Kimery hopes to turn that around. She worked in sales for 13 years, including a stint in New York, before going back to college at UALR to get her degree.
She said she got interested in film while serving as an intern to Little Rock Zoo spokesperson Susan Altrui.
Altrui has produced a number of short films in Little Rock. Kimery served as a production assistant on one of those films, and has since worked on the new Animal Planet reality show "American Stuffers" (see this week's Televisionist column for more), which was filmed in Romance.
Kimery said saving the Malco and recruiting more volunteers will be a big part of getting the festival out of trouble. Anderson, who was also the festival director, has taken a leave of absence, Kimery said, and is "working on another venture," and the majority of the members on the festival board, including the chairman, are new this year.
Kimery will take on Anderson's old job as well as her duties as head of the institute until the outcome of several grant applications is known.
Associate festival director Jim Miller will work on a volunteer basis.

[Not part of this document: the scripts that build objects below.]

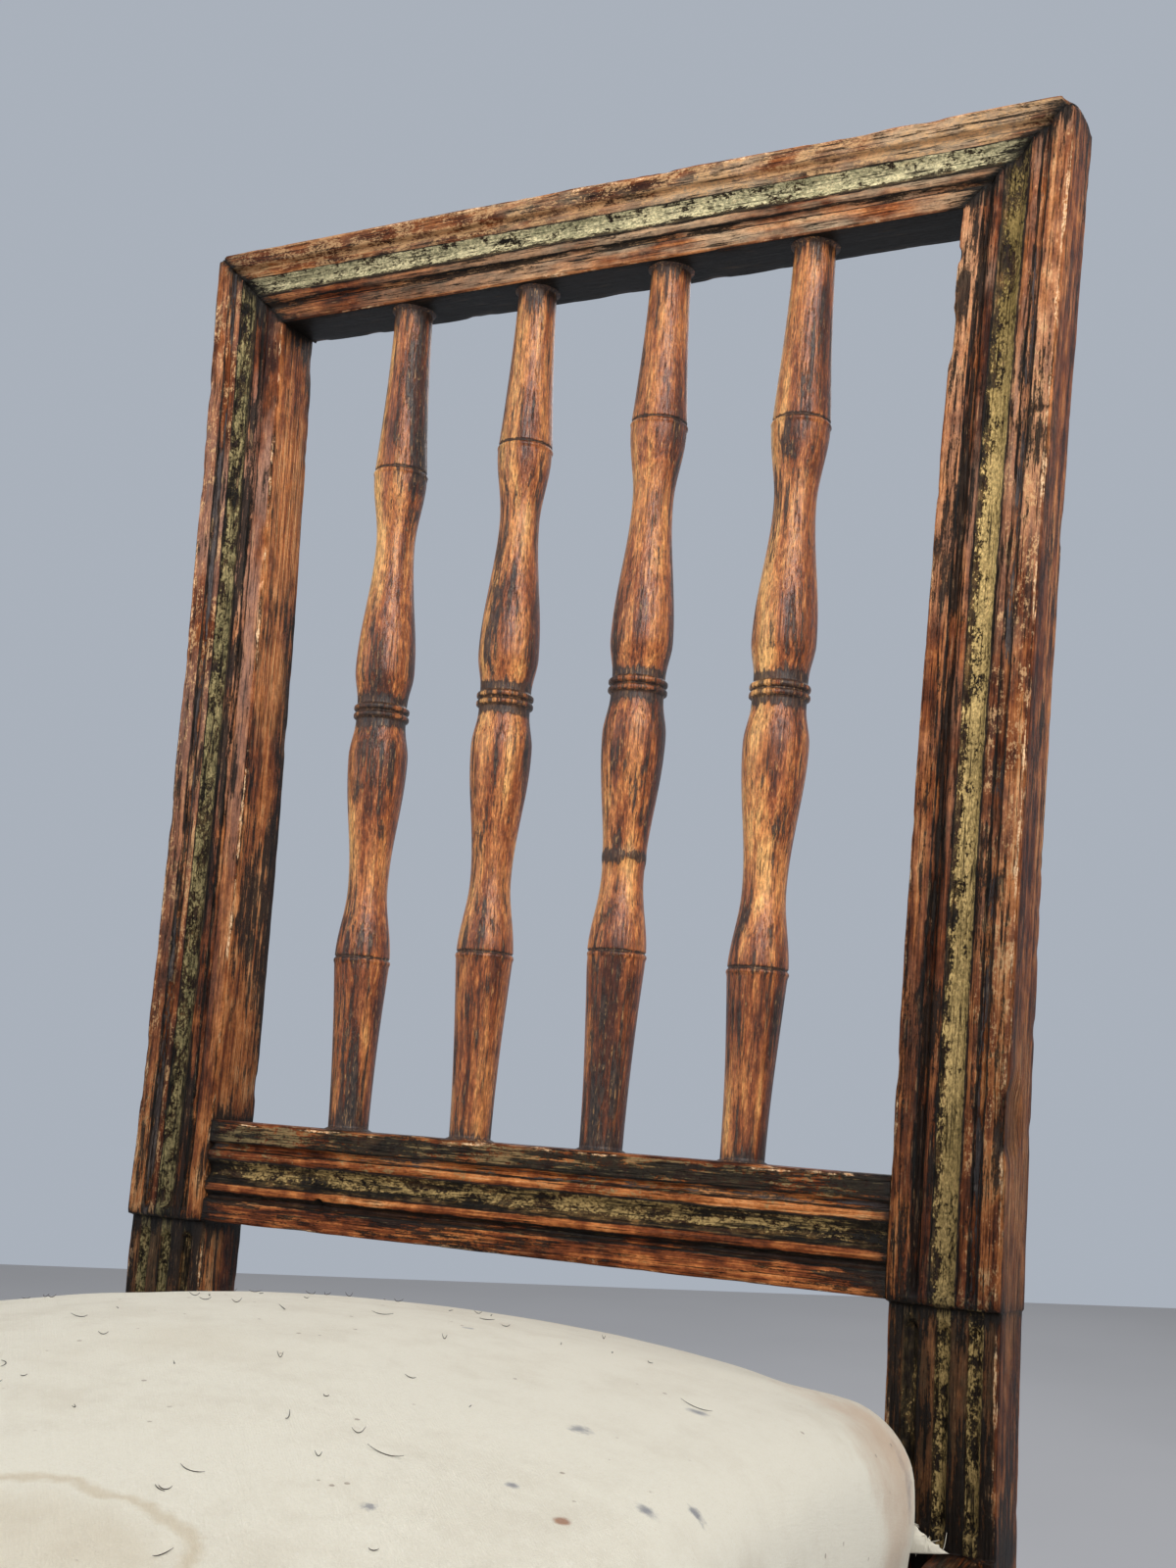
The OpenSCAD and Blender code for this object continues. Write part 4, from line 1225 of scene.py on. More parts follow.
        outer = flat_across.step(-0.0165, -0.0195) * face
        rub = arris * (outer * self.edge + 0.44) + (streak - 0.5) * 1.15 + (flake - 0.5) * 0.8
        rub = rub - grime_and_shade * 0.6 + (tone - 0.5) * 0.2
        colour = r.mix(rub.step(0.36, 0.48, 0.92), colour, speck.ramp((0.4, self.honey), (0.56, self.rubbed)))
        raw = fibre.ramp((0.38, self.red), (0.5, self.honey), (0.62, self.pale))
        colour = r.mix(bare * streak.step(0.38, 0.5), colour, raw)
        split = crack.step(0.57, 0.63, 0.85)
        colour = r.mix(split, colour, self.soot)
        colour = r.mix(crack.step(0.42, 0.37, 0.45) * flake.step(0.48, 0.56), colour, self.tan)
        # Soot where dirt gathers, which under the step and the crest rail is also painted shade.
        colour = r.mix(grime_and_shade * flake.step(0.36, 0.5) * 0.9, colour, self.soot)
        mottle = flake.step(0.38, 0.62, 0.34) + speck.step(0.36, 0.62, 0.34) + 0.66
        # Painted shade with darker varnish and dirt: the colour runs from foot to head along the member.
        shade_and_dirt_along = along_share * (self.head - self.foot) + self.foot
        colour = r.mix(1.0, colour, mottle * shade_and_dirt_along, "MULTIPLY")

        height = fibre * 0.35 + streak * 0.6 + gilt * 0.5 + soiled * 0.3 + speck * 0.6 - split
        return r.finish(colour, speck * 0.25 + 0.30 + gilt * 0.08, r.relief(height, 0.0007), 0.15)


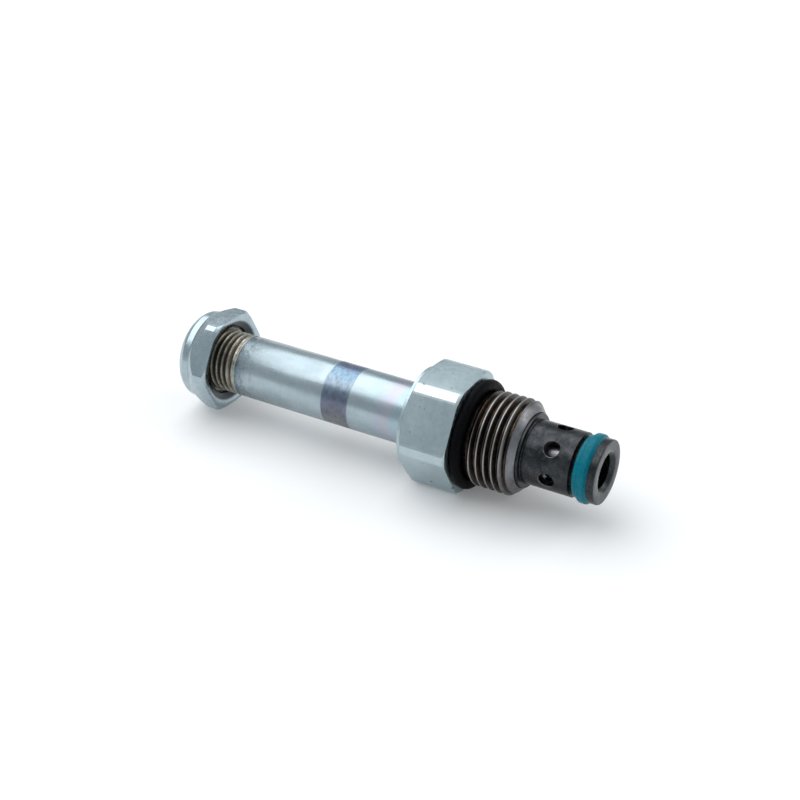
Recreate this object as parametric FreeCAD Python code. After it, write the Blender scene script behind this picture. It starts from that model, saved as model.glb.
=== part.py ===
"""Two-way, normally closed, pilot-operated solenoid cartridge valve, size 08, without its coil.

Units are millimetres. The valve's axis is X, with the nose at +X and the coil nut at -X.
The origin is on the axis, in the plane where the hexagon seats on the manifold.
The hexagon has a flat facing down, so the valve lies on a bench with +Z up.
"""
import FreeCAD, Part
import math
import os

from FreeCAD import Vector

INCH = 25.4
AXIS = Vector(1, 0, 0)

# Running fits and the small air gaps between pieces that touch.
RUNNING_GAP = 0.05
CUT_MARGIN = 0.1
HELIX_TURN = 37.0
SEAT_GAP = 0.03
LOOSE_GAP = 0.05

# Hexagon adapter: 7/8 inch across flats, 3/4-16 UNF thread.
HEX_FLATS = 7 / 8 * INCH
HEX_CORNER_R = 12.35
HEX_LENGTH = 11.2
WASHER_FACE_R = 10.53
WASHER_FACE_HEIGHT = 0.65
HEX_BEVEL_LENGTH = 1.05
HEX_SEAT_BEVEL = 0.45
RELIEF_R = 8.6
RELIEF_END = 3.3
PORT_THREAD_R = 3 / 4 * INCH / 2
PORT_PITCH = INCH / 16
PORT_GROOVE_START = 1.70
PORT_TURNS = 7
PORT_THREAD_END = 10.7
LIP_R = 7.66
LIP_END = 12.4
TUBE_SOCKET_END = -2.0
WEB_BORE_R = 5.3
WEB_END = 3.0
CAGE_SOCKET_R = 7.45

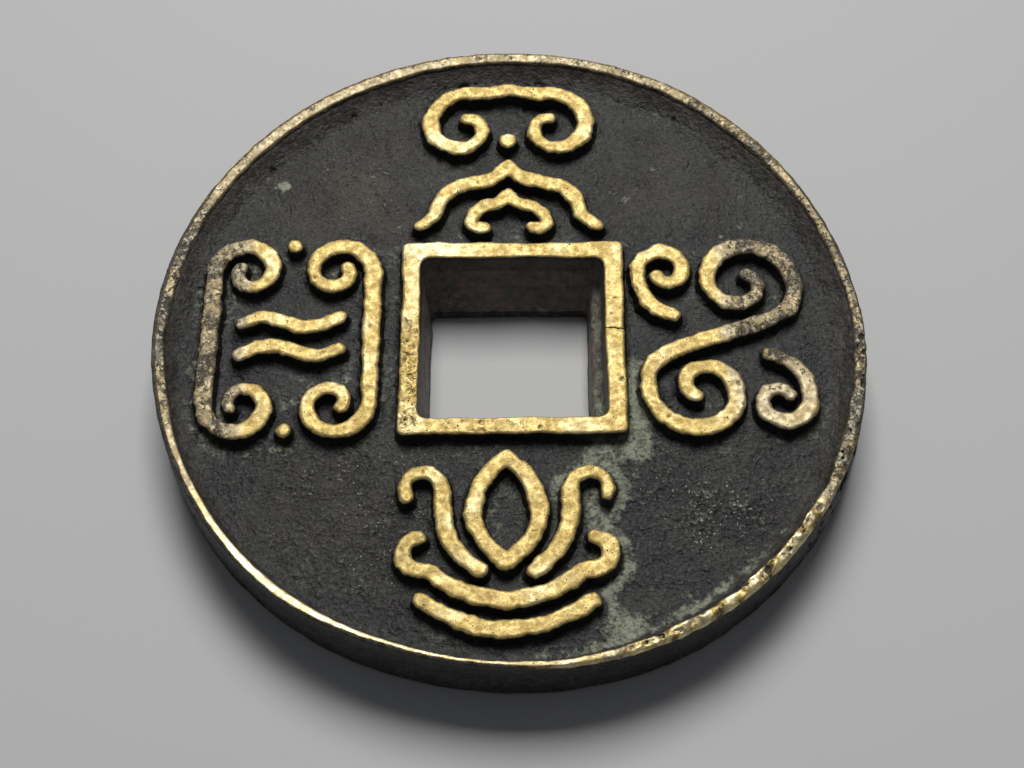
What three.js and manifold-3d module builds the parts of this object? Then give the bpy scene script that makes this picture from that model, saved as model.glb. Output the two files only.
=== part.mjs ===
// A cast cash coin: a round flan with a square hole, raised rims on both faces and four raised scroll ornaments.
// Millimetres, +Z up. The origin is the middle of the underside: the coin rests on its reverse rims at z = 0, obverse up.
import * as THREE from 'three';
import { mergeVertices } from 'three/addons/utils/BufferGeometryUtils.js';
import { ConvexGeometry } from 'three/addons/geometries/ConvexGeometry.js';
import Module from 'manifold-3d';

// ---------------------------------------------------------------- driving dimensions
const THICKNESS = 5.0; // over the rims of both faces
const REVERSE_RELIEF = 0.5; // the reverse rims stand this far out of the reverse field
const OBVERSE_RELIEF = 1.0; // the obverse rims and strokes stand this far out of the obverse field
const Z_REVERSE = REVERSE_RELIEF; // reverse field
const Z_FIELD = THICKNESS - OBVERSE_RELIEF; // obverse field

const R_EDGE_MID = 20.66; // outer wall, half way up
const R_EDGE_JOIN = 20.62; // outer wall at the level of each field
const R_EDGE_TOP = 20.54; // outer edge of the obverse rim's flat top
const R_EDGE_BOTTOM = 20.42; // outer edge of the reverse rim's flat
const RIM_LAND = 0.62; // flat top of the obverse outer rim
const RIM_SLOPE = 0.6; // the inner side of that rim spreads this far down to the field
const REVERSE_LAND = 1.5; // flat of the reverse outer rim
const REVERSE_SLOPE = 0.3;
const EDGE_SEGMENTS = 112;
// the hand-finished edge is out of round: [waves round the edge, cosine mm, sine mm]
const OUT_OF_ROUND = [[2, 0.09, -0.09], [3, -0.03, -0.05], [4, -0.02, -0.01], [5, 0.03, 0.01], [6, 0.03, -0.03]];

const HOLE_X = 0.27; // the hole sits a little off centre
const HOLE_Y = -0.23;
const FIELD_SHIFT = [0.1, -0.18]; // the ornaments sit off centre with it
const HOLE_TOP = [10.9, 10.75]; // across the hole at z = THICKNESS, along X and Y
// how far each wall of the hole leans in from the obverse down to the reverse
const LEAN = { far: 1.4, near: 0.2, left: 0.5, right: 0.95 };
const HOLE_CORNER = 0.35; // cut off each corner of the hole
const INNER_RIM = [13.15, 12.9]; // outside of the square frame round the hole, obverse
const INNER_RIM_CORNER = 0.45;
const REVERSE_INNER_RIM = [13.6, 13.4]; // the same on the reverse

const STROKE = 1.08; // usual width of a raised stroke
const FINE = 0.98; // width inside the tighter scrolls
const STEP = 0.5; // spacing of the points along a stroke
const END_STEPS = 5; // facets round each stroke end

// ---------------------------------------------------------------- solids
const wasm = await Module();
wasm.setup();

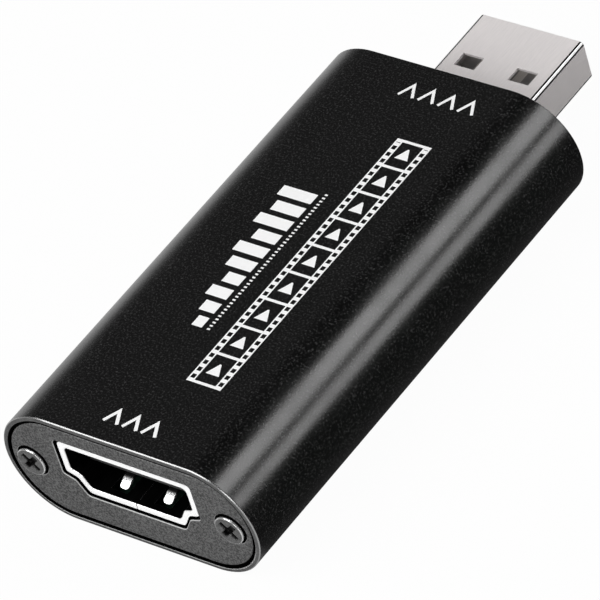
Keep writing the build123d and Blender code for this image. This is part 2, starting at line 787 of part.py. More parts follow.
choke_first_x = -(choke_count - 1) * choke_pitch / 2
choke_places = [(choke_first_x + n * choke_pitch, choke_y) for n in range(choke_count)]
surge_places = [(side * surge_array_spacing / 2, choke_y) for side in (-1, 1)]
bulk_places = [beside_chip(p) for p in bulk_capacitor_place_shares]
small_places = [behind_chip(p) for p in small_capacitor_place_shares]
small_places += [beside_chip(p) for p in beside_chip_capacitor_place_shares]
resistor_places = [behind_chip(p) for p in small_resistor_place_shares]
board_blocks(bulk_capacitor_size, bulk_places, "bulk_capacitors")
board_blocks(small_capacitor_size, small_places, "small_capacitors")
board_blocks(small_resistor_size, resistor_places, "small_resistors")
board_blocks(choke_size, choke_places, "signal_chokes")
board_blocks(surge_array_size, surge_places, "surge_arrays")
board_blocks(fuse_size, [behind_chip(fuse_place_shares)], "supply_fuse")
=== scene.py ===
"""Video capture box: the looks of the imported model, under soft studio light.

Lengths are in metres in the part's own frame: X runs across the box, Y from the socket to the plug, Z up.
"""

import math

import bpy
import numpy as np
from mathutils import Matrix, Vector


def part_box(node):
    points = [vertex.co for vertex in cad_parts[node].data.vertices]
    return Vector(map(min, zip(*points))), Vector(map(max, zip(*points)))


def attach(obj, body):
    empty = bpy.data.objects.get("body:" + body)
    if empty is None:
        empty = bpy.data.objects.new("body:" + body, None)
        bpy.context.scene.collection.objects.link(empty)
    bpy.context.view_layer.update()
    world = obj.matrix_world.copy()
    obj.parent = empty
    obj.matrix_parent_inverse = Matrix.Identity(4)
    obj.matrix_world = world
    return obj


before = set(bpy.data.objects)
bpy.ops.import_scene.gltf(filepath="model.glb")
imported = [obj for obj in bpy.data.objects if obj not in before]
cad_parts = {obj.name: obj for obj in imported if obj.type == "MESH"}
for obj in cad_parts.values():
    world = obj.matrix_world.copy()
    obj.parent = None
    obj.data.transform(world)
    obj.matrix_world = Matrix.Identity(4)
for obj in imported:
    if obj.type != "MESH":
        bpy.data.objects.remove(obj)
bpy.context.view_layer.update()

mm = 0.001
body = "box"

# Sizes read from the solids
case_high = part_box("housing")[1]
case_top = case_high.z
case_radius = case_top / 2
flat_half_width = case_high.x - case_radius
case_half_length = case_high.y
socket_mouth_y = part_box("socket_shell")[0].y
plate_low, plate_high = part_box("input_end_plate")
plate_face = -plate_low.y
plate_radius = (plate_high.z - plate_low.z) / 2
screw_low, screw_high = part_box("input_plate_screws")
screw_face = -screw_low.y
screw_radius = (screw_high.z - screw_low.z) / 2
screw_x = screw_high.x - screw_radius
screw_z = screw_high.z - screw_radius
plug_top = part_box("plug_shell")[1].z
plug_tip_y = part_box("plug_shell")[1].y

# Sizes of the looks
case_chamfer = 0.1 * mm
chamfer_margin = 0.002 * mm
rim_inside = case_radius - 0.47 * mm
rim_line = 0.07 * mm
rim_line_fade = 0.02 * mm
plate_edge_in = 0.12 * mm
spring_top = 2.2 * mm
plug_half_width = 6.0 * mm
plug_half_height = 2.25 * mm
plug_fold = 0.4 * mm
ink_thickness = 0.012 * mm


# Shader building blocks

def fill(node, **inputs):
    """Fills a node's inputs. A value is a socket to join, or a number or colour for the input itself.

    An input is given by its name, with _ for each space, or by its number after a _.
    """
    for name, value in inputs.items():
        socket = node.inputs[int(name[1:]) if name[0] == "_" else name.replace("_", " ")]
        if isinstance(value, bpy.types.NodeSocket):
            node.id_data.links.new(value, socket)
        else:
            socket.default_value = value


def add_node(tree, kind, settings=None, **inputs):
    """Adds a node with its settings, and fills its inputs."""
    node = tree.nodes.new(kind)
    for name, value in (settings or {}).items():
        setattr(node, name, value)
    fill(node, **inputs)
    return node


def calc(tree, operation, first, second=0.0, third=0.0):
    """Result of one Math node."""
    settings = {"operation": operation}
    return add_node(tree, "ShaderNodeMath", settings, _0=first, _1=second, _2=third).outputs[0]


def product(tree, first, *factors):
    """Product of two or more values."""
    for factor in factors:
        first = calc(tree, "MULTIPLY", first, factor)
    return first


def inverse(tree, mask):
    """Mask that is 1 where the given one is 0."""
    return calc(tree, "SUBTRACT", 1.0, mask)


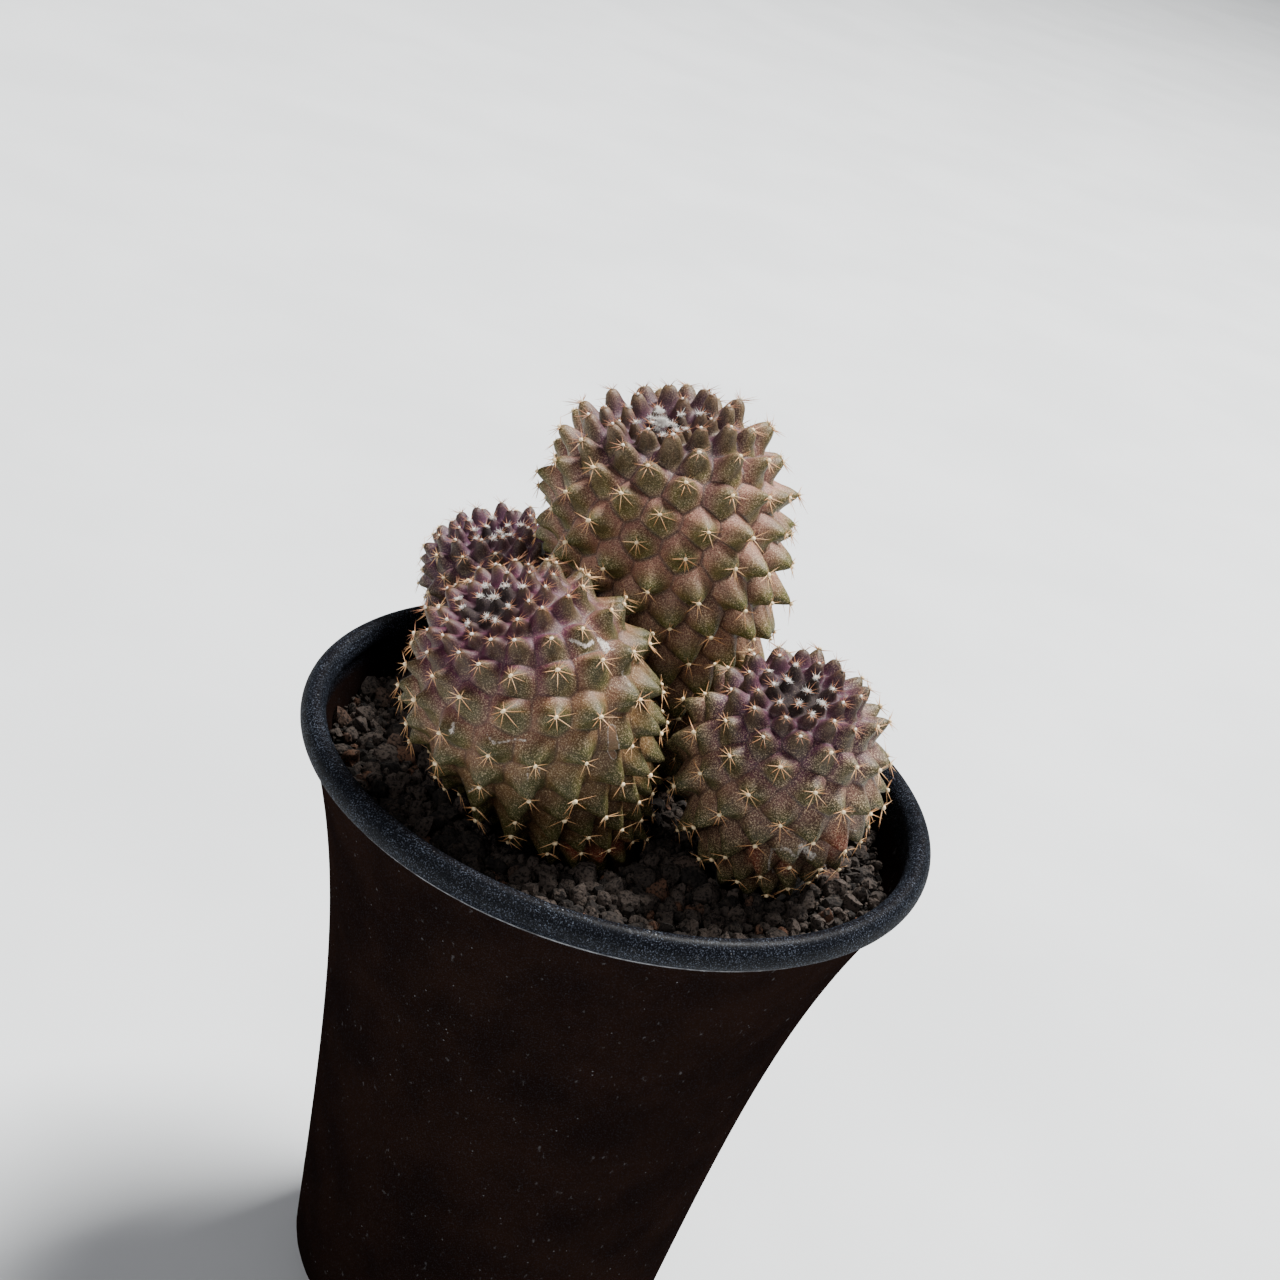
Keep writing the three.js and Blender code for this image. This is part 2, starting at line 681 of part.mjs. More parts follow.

Kimery said that she hopes to eventually hire more employees after grants come in.
"We've restructured," Kimery said. "We're going through everything and making sure our i's are dotted and our t's are crossed. ... Some things fell by the wayside." She hopes to make people trust in the festival again — not only that it will survive, but that it is worth their volunteer hours and donations.
"People shouldn't believe what they've read," she said. "We've got a brand new board of directors, we've got a new chairperson and a new executive director. They've got to trust that it's not going to fall apart — that it's going to thrive and it's going to get better. They've got to trust us enough to grant us the grants and donate their time and money."